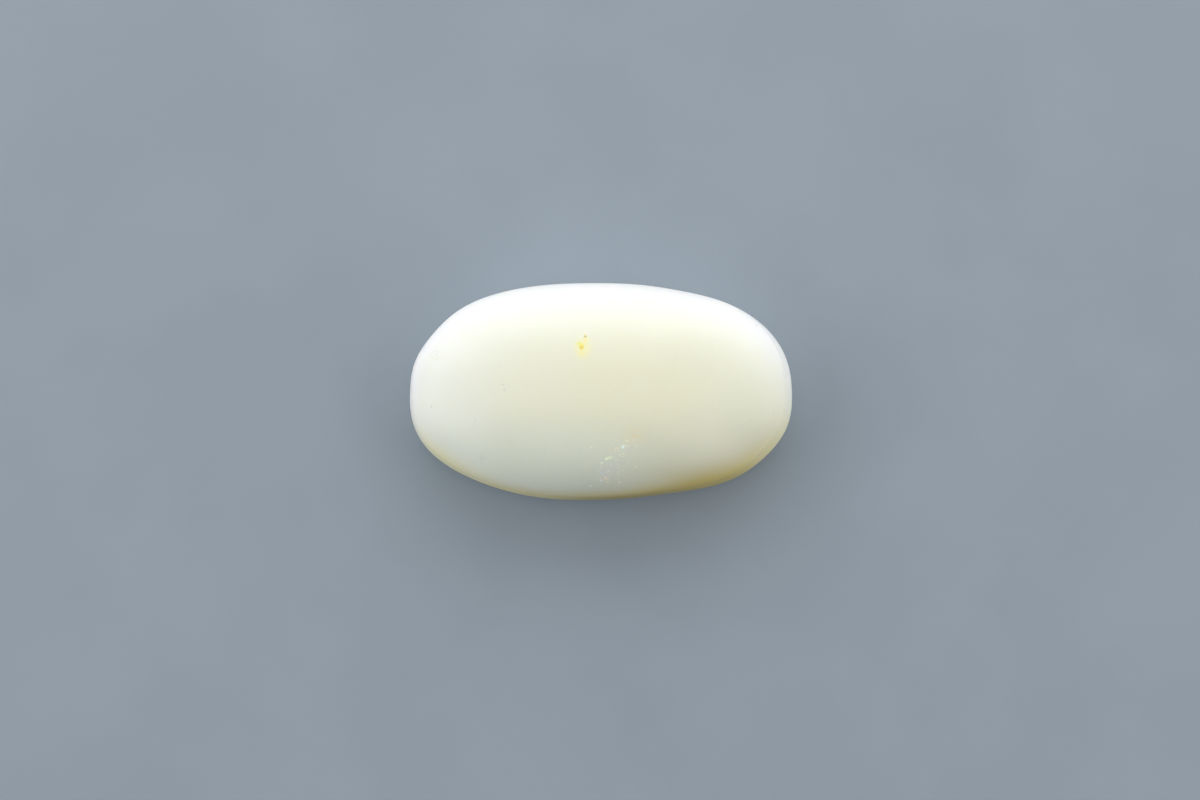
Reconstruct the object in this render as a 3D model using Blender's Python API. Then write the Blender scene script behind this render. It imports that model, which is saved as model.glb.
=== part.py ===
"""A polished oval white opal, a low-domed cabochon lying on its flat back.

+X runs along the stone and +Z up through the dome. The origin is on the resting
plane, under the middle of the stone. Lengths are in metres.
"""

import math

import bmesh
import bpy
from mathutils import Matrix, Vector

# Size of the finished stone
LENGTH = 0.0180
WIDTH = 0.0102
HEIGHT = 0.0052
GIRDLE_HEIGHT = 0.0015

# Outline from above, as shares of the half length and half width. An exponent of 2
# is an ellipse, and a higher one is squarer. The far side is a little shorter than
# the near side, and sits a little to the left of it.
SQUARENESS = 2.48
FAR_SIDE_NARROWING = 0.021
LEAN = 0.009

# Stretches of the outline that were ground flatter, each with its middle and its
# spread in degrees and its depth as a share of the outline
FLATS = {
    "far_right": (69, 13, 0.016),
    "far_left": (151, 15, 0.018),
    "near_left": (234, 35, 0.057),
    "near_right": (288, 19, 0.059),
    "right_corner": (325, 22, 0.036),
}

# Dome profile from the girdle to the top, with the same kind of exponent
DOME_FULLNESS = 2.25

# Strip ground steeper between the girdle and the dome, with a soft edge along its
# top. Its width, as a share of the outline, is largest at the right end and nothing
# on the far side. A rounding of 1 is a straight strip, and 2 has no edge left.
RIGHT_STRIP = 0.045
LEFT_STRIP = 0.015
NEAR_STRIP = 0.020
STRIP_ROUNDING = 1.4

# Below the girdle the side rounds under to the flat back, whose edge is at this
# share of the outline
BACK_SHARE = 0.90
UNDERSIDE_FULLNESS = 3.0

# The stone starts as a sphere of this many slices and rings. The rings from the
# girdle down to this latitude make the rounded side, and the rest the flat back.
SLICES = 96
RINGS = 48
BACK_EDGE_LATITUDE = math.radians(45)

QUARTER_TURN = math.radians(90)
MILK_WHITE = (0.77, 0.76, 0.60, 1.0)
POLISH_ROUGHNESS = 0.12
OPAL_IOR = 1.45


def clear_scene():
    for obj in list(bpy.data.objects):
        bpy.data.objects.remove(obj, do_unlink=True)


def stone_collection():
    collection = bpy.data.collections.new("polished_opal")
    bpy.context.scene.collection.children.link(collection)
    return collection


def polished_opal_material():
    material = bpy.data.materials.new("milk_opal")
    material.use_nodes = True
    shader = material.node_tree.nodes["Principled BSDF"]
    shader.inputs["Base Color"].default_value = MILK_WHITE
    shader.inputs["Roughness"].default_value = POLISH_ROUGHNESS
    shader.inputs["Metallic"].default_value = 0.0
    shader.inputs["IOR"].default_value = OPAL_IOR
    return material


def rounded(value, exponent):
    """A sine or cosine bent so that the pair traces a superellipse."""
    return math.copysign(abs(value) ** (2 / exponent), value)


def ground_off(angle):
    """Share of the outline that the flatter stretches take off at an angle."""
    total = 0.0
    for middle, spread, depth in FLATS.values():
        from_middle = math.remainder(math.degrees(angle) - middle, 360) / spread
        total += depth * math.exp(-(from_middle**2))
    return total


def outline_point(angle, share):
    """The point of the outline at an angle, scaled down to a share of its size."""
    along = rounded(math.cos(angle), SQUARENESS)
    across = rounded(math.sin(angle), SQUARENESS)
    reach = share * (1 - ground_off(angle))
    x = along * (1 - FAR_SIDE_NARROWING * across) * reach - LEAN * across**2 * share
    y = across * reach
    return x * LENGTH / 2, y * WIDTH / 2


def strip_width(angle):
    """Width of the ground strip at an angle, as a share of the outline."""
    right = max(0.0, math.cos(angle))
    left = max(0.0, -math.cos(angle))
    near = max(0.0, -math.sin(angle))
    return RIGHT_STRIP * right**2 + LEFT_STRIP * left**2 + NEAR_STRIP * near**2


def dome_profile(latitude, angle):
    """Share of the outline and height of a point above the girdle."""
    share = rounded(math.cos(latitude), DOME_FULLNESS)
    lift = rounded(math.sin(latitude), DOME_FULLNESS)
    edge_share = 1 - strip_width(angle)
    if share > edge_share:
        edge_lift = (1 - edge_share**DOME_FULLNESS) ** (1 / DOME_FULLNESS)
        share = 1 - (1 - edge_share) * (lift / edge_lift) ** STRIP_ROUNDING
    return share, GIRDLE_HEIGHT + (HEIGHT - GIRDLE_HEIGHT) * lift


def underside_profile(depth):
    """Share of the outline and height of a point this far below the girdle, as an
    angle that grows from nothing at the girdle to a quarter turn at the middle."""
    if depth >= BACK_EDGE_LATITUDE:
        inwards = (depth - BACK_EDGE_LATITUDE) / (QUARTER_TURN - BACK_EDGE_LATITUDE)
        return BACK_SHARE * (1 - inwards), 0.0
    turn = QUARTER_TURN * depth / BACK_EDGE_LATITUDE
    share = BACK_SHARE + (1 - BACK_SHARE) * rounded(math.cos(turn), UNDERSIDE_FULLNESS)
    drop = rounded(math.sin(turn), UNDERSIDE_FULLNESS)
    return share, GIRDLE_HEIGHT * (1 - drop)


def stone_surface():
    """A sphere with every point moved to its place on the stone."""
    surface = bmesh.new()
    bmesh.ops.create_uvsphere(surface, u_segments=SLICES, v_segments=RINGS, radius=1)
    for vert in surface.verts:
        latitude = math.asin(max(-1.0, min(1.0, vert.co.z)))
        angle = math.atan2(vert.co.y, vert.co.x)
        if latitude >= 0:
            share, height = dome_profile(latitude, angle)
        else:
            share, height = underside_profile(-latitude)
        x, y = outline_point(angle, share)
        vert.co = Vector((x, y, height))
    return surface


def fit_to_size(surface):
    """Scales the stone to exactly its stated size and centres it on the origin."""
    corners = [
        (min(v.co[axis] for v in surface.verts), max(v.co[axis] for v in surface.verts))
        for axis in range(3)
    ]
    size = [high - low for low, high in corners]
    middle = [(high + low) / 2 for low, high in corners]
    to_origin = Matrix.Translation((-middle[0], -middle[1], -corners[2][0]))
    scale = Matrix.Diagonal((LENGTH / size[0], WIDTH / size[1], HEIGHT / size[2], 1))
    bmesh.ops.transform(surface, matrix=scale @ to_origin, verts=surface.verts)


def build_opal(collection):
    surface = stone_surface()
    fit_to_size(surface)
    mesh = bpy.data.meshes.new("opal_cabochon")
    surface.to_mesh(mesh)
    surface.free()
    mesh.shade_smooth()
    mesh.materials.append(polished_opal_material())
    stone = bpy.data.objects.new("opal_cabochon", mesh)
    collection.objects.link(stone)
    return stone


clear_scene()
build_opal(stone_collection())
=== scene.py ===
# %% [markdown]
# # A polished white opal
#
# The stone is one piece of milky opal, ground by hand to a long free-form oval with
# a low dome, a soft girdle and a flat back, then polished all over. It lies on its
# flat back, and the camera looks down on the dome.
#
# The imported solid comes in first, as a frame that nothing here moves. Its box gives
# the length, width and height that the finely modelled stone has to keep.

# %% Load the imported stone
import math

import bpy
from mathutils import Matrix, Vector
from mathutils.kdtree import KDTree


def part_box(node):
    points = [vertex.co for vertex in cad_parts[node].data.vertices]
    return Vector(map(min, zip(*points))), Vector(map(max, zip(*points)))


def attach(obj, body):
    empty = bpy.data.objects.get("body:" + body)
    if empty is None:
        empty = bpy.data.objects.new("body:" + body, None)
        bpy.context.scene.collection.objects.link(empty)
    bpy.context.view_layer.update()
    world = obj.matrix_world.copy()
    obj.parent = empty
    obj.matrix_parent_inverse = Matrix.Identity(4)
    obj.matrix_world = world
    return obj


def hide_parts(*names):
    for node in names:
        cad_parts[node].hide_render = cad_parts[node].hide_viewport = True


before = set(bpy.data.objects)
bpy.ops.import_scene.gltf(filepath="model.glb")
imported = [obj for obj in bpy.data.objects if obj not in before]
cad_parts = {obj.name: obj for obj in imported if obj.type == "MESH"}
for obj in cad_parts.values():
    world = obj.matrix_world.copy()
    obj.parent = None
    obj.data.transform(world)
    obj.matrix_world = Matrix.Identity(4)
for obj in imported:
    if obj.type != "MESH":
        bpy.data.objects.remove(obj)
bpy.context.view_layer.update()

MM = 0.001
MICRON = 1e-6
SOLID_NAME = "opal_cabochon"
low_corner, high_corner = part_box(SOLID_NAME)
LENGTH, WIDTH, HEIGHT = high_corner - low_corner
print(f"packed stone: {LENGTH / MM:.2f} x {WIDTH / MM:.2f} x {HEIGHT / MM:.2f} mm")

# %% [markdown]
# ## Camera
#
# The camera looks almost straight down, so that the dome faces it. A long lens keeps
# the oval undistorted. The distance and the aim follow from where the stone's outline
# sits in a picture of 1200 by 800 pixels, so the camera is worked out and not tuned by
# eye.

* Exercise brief
The lines from the one containing "bmesh.ops.transform(surface, matrix=scale @" to the one containing "if empty is", both included, are to be extracted exactly; give no other line.

* Finished exercise
    bmesh.ops.transform(surface, matrix=scale @ to_origin, verts=surface.verts)


def build_opal(collection):
    surface = stone_surface()
    fit_to_size(surface)
    mesh = bpy.data.meshes.new("opal_cabochon")
    surface.to_mesh(mesh)
    surface.free()
    mesh.shade_smooth()
    mesh.materials.append(polished_opal_material())
    stone = bpy.data.objects.new("opal_cabochon", mesh)
    collection.objects.link(stone)
    return stone


clear_scene()
build_opal(stone_collection())
=== scene.py ===
# %% [markdown]
# # A polished white opal
#
# The stone is one piece of milky opal, ground by hand to a long free-form oval with
# a low dome, a soft girdle and a flat back, then polished all over. It lies on its
# flat back, and the camera looks down on the dome.
#
# The imported solid comes in first, as a frame that nothing here moves. Its box gives
# the length, width and height that the finely modelled stone has to keep.

# %% Load the imported stone
import math

import bpy
from mathutils import Matrix, Vector
from mathutils.kdtree import KDTree


def part_box(node):
    points = [vertex.co for vertex in cad_parts[node].data.vertices]
    return Vector(map(min, zip(*points))), Vector(map(max, zip(*points)))


def attach(obj, body):
    empty = bpy.data.objects.get("body:" + body)
    if empty is None:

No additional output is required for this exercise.